I have seen it performed once, by Ricolla de Tassato, who used twenty tiny soldiers made from bars of weltsilver; he melted them down and poured them like a river across a map of the Empire. It was very effective – and, obviously, expensive!

Callus Strategos, from Meditations

Common Elements

This ritual enhances a campaign army, and the general of the target army serves as a vital focus for delivering the magic. It is common to include a banner or standard that will be used by the target force as a focus for the ritual. Other common elements include the invocation of Paragons and Exemplars of Wisdom and Loyalty, the Dawnish girding or crowning the military leader, and the rhythmic beat of military drums maintaining a marching rhythm. The ritualists themselves may remain in motion throughout the ritual performance, circling the general - or the general themselves may march, perhaps carrying the army standard, while the magicians weave threads of confidence, certainty, and awareness around them.

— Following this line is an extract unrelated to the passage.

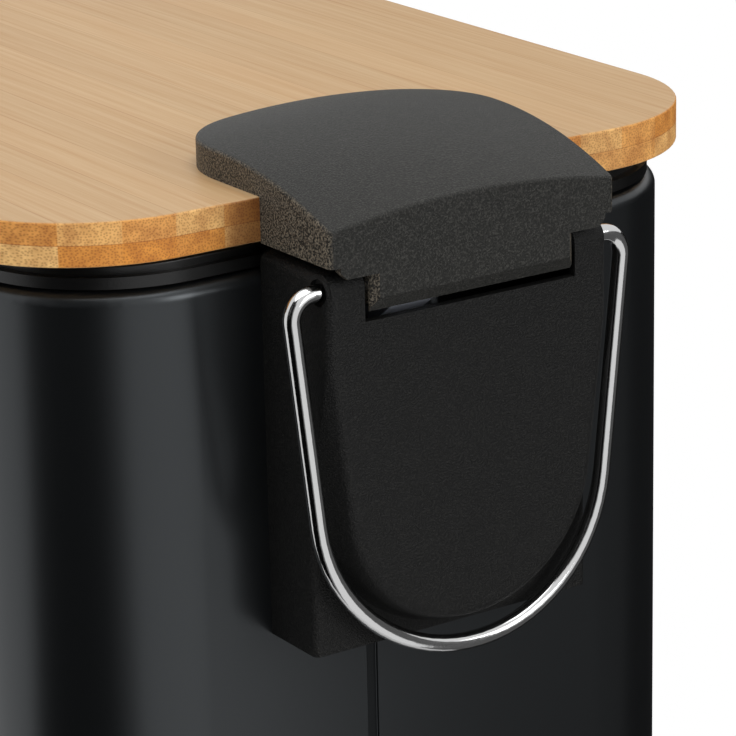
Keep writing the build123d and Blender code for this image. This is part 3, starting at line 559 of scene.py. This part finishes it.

The ritual was initially formulated by a League magician, and designed to express dramaturgical synergies. It has obvious resonance with the Captain - especially as Scorrero. Magicians are urged however not to overlook the Witch, in her Gancio aspect; guiding and divining the best route can easily fall within her purview. The Lantern is an obvious instrument to use - it literally illuminates a path through the wilderness - especially in conjunction with The Garden, which is usually cast in the role of a wild forest or dangerous journey.

Other elements resonant with the casting of this ritual include maps of the Empire, especially where the army is being enchanted with the intention of making a specific journey from one part to another; the feathers or evocations of migratory birds or birds of prey; hounds, in the aspect of creatures that lead hunters; and the Rune of Discovery.